Bauhaus (and later, Brutalist) buildings were supposed to be "functional." They were made from mass-produced materials like concrete and sported flat roofs, even though neither of these features could withstand natural forces—concrete wears over time and flat roofs collapse under the weight of rain and snow. But to hell with traditional knowledge, these architects said. Pointed roofs hadn’t stuck around so long for any particular reason, anyway. They were an expression of oppression. Bauhaus buildings were supposed to "re-creat[e] the world" and shape the souls of those who lived in them. That could never be done with traditional modes.

When workers who had to live in these buildings protested, Corbusier said that they had to be "‘reeducated,’ to comprehend [their] beauty." ‘Corbu’ and his kinsmen would watch over the homes they built, returning again and again to take down any homey touches their ‘clients’ might add. The clients had little choice but to obey.

During World War II, many of these architects were forced to America. Gluttonous, bourgeois, consumerist America, where the client had traditionally dictated what he wanted his building to look like. No more. With the arrival of Le Corbusier and others, the idea of an American architectural style that represented the American character grew much less likely, strangled as it was by the tyrannical, "godly" architect.

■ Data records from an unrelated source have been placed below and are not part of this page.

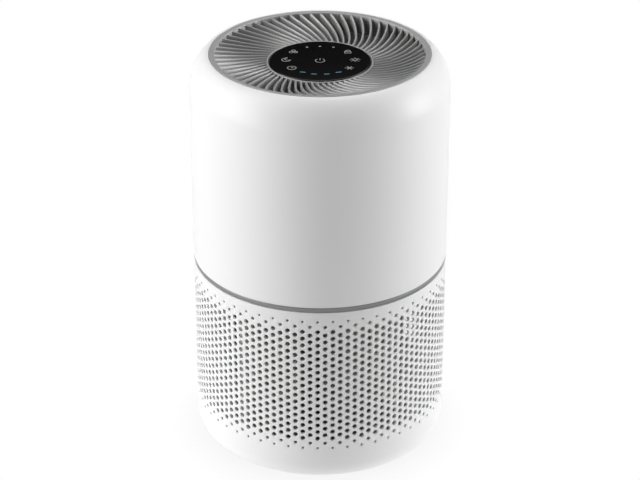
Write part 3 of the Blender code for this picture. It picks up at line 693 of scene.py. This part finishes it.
def stroke(path, width=PRINT_WIDTH, closed=False):
    """A flat raised line along a path (n, 2): its sides are the path moved by half the width."""
    path = np.asarray(path, float)
    if closed:
        path = np.concatenate([path, path[:1]])
    ahead = np.gradient(path, axis=0)
    if closed:
        ahead[0] = ahead[-1] = ahead[0] + ahead[-1]
    ahead /= np.linalg.norm(ahead, axis=1)[:, None]
    side = np.stack([-ahead[:, 1], ahead[:, 0]], 1) * width / 2
    low, high = panel_high - 0.05, panel_high + PRINT_RISE
    left, right = path + side, path - side
    sections = np.stack([
        np.column_stack([edge, np.full(len(path), height)])
        for edge, height in ((right, low), (right, high), (left, high), (left, low))
    ], 1)
    return closed_run(sections)


def arc(centre, radius, start, end, count=28):
    """Points of a circle's arc, angles in degrees."""
    t = np.radians(np.linspace(start, end, count))
    return np.stack([centre[0] + radius * np.cos(t), centre[1] + radius * np.sin(t)], 1)


def line(*ends):
    """Points along straight runs."""
    ends = np.array(ends, float)
    runs = [np.linspace(a, b, 5)[:-1] for a, b in zip(ends, ends[1:])]
    return np.concatenate(runs + [ends[-1:]])


def power_symbol(x, y):
    return [stroke(arc((x, y), 3.9, 125, 415)), stroke(line((x, y + 4.6), (x, y + 1.1)))]


def fan_symbol(x, y):
    petals = []
    for turn in (90, 210, 330):
        t = np.linspace(0, 2 * np.pi, 24)[:-1]
        r = 2.1 + 1.55 * np.cos(t)
        a = np.radians(turn) + 0.75 * np.sin(t)
        petals.append(stroke(np.stack([x + r * np.cos(a), y + r * np.sin(a)], 1), closed=True))
    return petals


def moon_symbol(x, y):
    outer_edge = arc((x, y), 3.6, 75, 345, 30)
    inner_edge = arc((x + 1.75, y + 1.75), 2.75, 322, 98, 22)
    return [stroke(np.concatenate([outer_edge, inner_edge]), closed=True)]


def clock_symbol(x, y):
    return [stroke(arc((x, y), 3.6, 0, 360, 40)[:-1], closed=True),
            stroke(line((x, y + 2.2), (x, y), (x + 1.7, y)))]


def lock_symbol(x, y):
    body = line((x - 2.6, y - 3.0), (x + 2.6, y - 3.0), (x + 2.6, y + 0.6), (x - 2.6, y + 0.6),
                (x - 2.6, y - 3.0))
    shackle = np.concatenate([[(x - 1.7, y + 0.6)], arc((x, y + 1.9), 1.7, 180, 0, 14),
                              [(x + 1.7, y + 0.6)]])
    return [stroke(body), stroke(shackle), stroke(line((x, y - 0.7), (x, y - 1.8)))]


def lamp_symbol(x, y):
    rays = [stroke(line((x + 3.2 * math.cos(a), y + 3.2 * math.sin(a)),
                        (x + 4.5 * math.cos(a), y + 4.5 * math.sin(a))))
            for a in np.radians(np.arange(0, 360, 45))]
    return [stroke(arc((x, y), 2.0, 0, 360, 26)[:-1], 0.55, closed=True)] + rays


def star_symbol(x, y):
    return [stroke(line((x - 3.8 * math.cos(a), y - 3.8 * math.sin(a)),
                        (x + 3.8 * math.cos(a), y + 3.8 * math.sin(a))))
            for a in np.radians((0, 60, 120))]


symbols = (power_symbol(0.0, 0.0) + fan_symbol(-22.5, 19.3) + moon_symbol(-28.5, 1.7)
           + clock_symbol(-23.5, -15.7) + lock_symbol(23.5, 19.0) + lamp_symbol(29.4, 1.7)
           + star_symbol(24.5, -15.7))
for x, y in ((-11.0, 29.2), (0.0, 31.0), (11.5, 29.0)):
    symbols.append(stroke(arc((x, y), 0.75, 0, 360, 14)[:-1], closed=True))
print_piece = mesh_piece("panel_symbols", *gather(symbols), PRINT)
stand_for(print_piece, "housing", "milky_plastic")
BAR_HALF, BAR_WIDTH, BAR_TILT = 2.3, 0.75, 0.04
bars = [stroke(line((x - BAR_HALF, y - BAR_TILT * x), (x + BAR_HALF, y + BAR_TILT * x)), BAR_WIDTH)
        for x, y in ((-14.3, -24.6), (-4.9, -28.6), (5.6, -28.6), (15.3, -24.8))]
stand_for(mesh_piece("level_bars", *gather(bars), LEVEL), "housing", "milky_plastic")


def dress(look, *names):
    """Gives CAD nodes whose shape is right their material."""
    for name in names:
        mesh = nodes[name].data
        mesh.materials.clear()
        mesh.materials.append(look)


MILKY = moulded("milky_plastic", (0.78, 0.8, 0.82), 0.35, cloud=0.04, Subsurface_Weight=0.2)
SOLDER_MASK = moulded("circuit_board", (0.02, 0.13, 0.055), 0.35, scale=900.0, cloud=0.35,
                      cloud_scale=160.0)
dress(MILKY, "light_guide")
dress(SOLDER_MASK, "touch_board", "power_board")

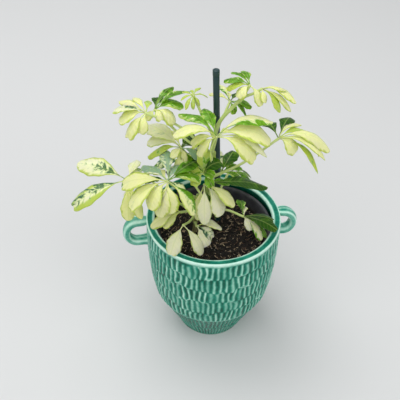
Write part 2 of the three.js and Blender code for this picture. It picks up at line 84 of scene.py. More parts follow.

Corbusier’s worker-centric housing ethos didn’t make much sense in America without the totalitarian context, but it didn’t much matter. What were modernist buildings, anyway, if not "self-worship" like the Tower of Babel? Corbu and his ilk found new homes for their pillboxes like Yale, Chicago, and Harvard, where students displayed a sort of religious fervor for such esoteric constructions.
And so, rather than producing worker housing, Bauhaus and the related modernist movement Brutalism ended up producing furniture for the wealthy as well as ugly, unlivable buildings. People and organizations all across America, all over the world, fell for it and followed the white gods, despite their aesthetic reservations. As Wolfe writes, they took it like men. So does Chadwick.